╔══
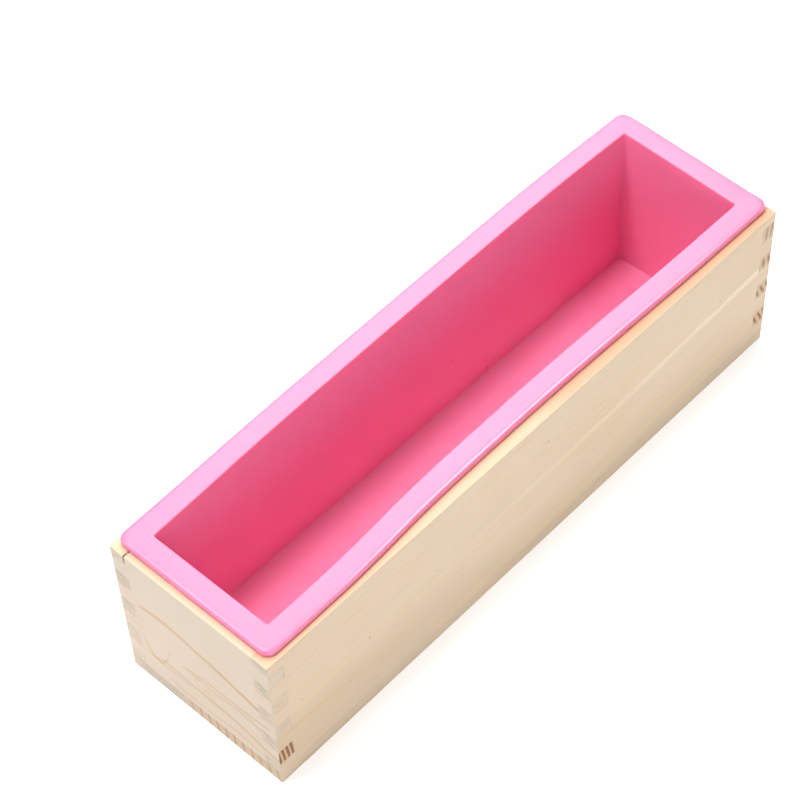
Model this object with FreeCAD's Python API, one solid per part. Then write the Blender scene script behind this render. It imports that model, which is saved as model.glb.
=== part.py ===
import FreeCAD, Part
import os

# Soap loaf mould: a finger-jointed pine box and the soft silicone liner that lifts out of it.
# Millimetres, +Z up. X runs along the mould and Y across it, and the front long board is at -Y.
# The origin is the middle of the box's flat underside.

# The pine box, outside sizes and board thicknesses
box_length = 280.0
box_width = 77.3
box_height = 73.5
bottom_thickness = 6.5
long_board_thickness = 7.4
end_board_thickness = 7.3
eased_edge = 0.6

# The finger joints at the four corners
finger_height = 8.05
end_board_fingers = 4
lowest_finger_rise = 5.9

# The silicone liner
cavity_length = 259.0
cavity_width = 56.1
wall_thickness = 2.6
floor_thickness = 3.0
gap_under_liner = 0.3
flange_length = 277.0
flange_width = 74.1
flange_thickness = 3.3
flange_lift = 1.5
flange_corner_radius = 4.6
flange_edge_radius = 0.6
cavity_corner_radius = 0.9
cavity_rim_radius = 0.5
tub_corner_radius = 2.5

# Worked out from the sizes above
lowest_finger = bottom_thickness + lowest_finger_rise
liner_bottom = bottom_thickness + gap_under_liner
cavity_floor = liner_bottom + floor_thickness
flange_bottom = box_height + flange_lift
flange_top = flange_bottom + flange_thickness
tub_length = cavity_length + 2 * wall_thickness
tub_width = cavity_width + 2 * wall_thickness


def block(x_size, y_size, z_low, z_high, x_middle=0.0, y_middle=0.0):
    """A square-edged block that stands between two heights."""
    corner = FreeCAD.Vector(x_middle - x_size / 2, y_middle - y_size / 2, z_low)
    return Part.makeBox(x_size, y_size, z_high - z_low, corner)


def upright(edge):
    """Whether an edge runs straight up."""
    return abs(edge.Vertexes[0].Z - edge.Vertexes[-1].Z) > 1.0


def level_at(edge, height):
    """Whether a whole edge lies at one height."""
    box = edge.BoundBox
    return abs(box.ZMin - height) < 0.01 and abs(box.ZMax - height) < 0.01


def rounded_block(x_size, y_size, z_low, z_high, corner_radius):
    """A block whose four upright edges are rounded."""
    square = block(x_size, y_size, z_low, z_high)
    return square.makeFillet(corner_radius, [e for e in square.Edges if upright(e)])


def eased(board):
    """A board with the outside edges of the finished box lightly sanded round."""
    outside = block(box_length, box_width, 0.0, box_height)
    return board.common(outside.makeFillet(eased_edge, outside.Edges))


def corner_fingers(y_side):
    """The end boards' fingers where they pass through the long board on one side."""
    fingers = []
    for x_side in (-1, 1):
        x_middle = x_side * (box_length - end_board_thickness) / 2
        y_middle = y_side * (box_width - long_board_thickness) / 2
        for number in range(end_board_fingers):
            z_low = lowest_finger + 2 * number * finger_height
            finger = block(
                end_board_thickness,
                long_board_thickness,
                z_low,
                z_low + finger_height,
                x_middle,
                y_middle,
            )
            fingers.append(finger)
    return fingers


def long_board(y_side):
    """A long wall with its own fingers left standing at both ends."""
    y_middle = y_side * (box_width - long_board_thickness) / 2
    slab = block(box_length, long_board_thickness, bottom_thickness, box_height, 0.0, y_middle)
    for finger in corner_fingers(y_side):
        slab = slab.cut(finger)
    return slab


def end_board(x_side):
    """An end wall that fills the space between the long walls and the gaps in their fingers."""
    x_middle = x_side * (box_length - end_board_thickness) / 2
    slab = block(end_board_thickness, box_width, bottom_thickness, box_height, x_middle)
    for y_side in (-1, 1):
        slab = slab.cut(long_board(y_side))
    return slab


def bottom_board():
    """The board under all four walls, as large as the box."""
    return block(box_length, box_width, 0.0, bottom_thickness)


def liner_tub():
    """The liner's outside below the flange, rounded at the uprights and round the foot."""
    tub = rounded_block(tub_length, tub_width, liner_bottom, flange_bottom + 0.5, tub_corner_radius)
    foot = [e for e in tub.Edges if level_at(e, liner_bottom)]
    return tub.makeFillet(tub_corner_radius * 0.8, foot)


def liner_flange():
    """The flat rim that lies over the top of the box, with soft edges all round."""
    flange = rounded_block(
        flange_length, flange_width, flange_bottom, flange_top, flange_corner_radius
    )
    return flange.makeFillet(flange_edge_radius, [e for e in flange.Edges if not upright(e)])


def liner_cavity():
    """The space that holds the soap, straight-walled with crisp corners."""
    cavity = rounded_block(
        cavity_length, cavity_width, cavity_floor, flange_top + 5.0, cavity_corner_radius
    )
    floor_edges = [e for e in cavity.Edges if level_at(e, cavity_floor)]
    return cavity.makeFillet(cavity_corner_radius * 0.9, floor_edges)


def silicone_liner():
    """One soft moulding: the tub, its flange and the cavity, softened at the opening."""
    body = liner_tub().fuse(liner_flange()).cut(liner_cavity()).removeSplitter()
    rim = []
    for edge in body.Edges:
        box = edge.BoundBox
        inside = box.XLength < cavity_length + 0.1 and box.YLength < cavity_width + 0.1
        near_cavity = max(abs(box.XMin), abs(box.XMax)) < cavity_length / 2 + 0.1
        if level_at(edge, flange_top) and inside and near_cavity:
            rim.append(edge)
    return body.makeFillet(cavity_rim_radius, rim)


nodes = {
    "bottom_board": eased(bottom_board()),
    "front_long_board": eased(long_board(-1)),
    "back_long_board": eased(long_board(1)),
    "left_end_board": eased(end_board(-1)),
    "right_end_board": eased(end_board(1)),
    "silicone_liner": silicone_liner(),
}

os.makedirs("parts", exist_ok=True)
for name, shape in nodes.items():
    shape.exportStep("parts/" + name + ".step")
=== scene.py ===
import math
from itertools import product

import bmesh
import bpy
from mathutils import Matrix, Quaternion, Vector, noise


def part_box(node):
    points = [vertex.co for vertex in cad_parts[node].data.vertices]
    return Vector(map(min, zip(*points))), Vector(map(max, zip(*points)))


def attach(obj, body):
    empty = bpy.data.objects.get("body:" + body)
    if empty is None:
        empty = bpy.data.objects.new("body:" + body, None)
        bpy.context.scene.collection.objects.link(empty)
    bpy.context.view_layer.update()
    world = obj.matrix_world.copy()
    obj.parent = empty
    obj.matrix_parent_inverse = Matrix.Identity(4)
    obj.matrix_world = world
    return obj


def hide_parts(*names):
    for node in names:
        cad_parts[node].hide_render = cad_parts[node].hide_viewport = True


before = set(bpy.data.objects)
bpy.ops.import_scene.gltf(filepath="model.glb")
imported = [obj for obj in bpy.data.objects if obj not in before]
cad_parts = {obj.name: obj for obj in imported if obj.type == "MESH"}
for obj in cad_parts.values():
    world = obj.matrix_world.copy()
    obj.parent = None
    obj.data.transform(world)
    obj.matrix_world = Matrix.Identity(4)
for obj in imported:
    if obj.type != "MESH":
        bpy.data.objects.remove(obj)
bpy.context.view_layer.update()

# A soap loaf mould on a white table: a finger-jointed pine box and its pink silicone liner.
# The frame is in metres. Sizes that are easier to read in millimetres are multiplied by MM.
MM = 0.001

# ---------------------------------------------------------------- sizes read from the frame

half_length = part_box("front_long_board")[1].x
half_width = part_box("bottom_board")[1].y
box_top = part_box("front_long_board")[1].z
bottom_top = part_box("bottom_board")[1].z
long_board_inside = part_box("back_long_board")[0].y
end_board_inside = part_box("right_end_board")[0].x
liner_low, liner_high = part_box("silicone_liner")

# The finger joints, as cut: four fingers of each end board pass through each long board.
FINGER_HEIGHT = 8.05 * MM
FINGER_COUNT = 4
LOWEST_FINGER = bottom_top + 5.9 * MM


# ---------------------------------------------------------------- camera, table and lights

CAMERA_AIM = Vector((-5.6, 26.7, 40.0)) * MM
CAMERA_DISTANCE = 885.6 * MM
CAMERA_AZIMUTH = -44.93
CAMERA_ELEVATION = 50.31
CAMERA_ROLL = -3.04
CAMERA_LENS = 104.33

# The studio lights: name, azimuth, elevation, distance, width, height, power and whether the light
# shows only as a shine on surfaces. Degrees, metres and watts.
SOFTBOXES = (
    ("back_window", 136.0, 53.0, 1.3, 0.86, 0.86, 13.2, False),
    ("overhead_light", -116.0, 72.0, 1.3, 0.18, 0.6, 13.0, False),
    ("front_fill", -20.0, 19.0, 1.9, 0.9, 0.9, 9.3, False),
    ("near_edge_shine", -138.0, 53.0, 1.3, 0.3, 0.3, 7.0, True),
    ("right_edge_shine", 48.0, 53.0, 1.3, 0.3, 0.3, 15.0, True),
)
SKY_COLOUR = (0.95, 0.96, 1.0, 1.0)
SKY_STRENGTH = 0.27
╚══
■ **SET EXERCISE**: The lines to extract from the data above begin with the line containing "if level_at(edge, flange_top)" and end with the line containing "before = set(bpy.data.objects)". Extract them exactly, including both.

■ **THE OUTPUT**:
        if level_at(edge, flange_top) and inside and near_cavity:
            rim.append(edge)
    return body.makeFillet(cavity_rim_radius, rim)


nodes = {
    "bottom_board": eased(bottom_board()),
    "front_long_board": eased(long_board(-1)),
    "back_long_board": eased(long_board(1)),
    "left_end_board": eased(end_board(-1)),
    "right_end_board": eased(end_board(1)),
    "silicone_liner": silicone_liner(),
}

os.makedirs("parts", exist_ok=True)
for name, shape in nodes.items():
    shape.exportStep("parts/" + name + ".step")
=== scene.py ===
import math
from itertools import product

import bmesh
import bpy
from mathutils import Matrix, Quaternion, Vector, noise


def part_box(node):
    points = [vertex.co for vertex in cad_parts[node].data.vertices]
    return Vector(map(min, zip(*points))), Vector(map(max, zip(*points)))


def attach(obj, body):
    empty = bpy.data.objects.get("body:" + body)
    if empty is None:
        empty = bpy.data.objects.new("body:" + body, None)
        bpy.context.scene.collection.objects.link(empty)
    bpy.context.view_layer.update()
    world = obj.matrix_world.copy()
    obj.parent = empty
    obj.matrix_parent_inverse = Matrix.Identity(4)
    obj.matrix_world = world
    return obj


def hide_parts(*names):
    for node in names:
        cad_parts[node].hide_render = cad_parts[node].hide_viewport = True


before = set(bpy.data.objects)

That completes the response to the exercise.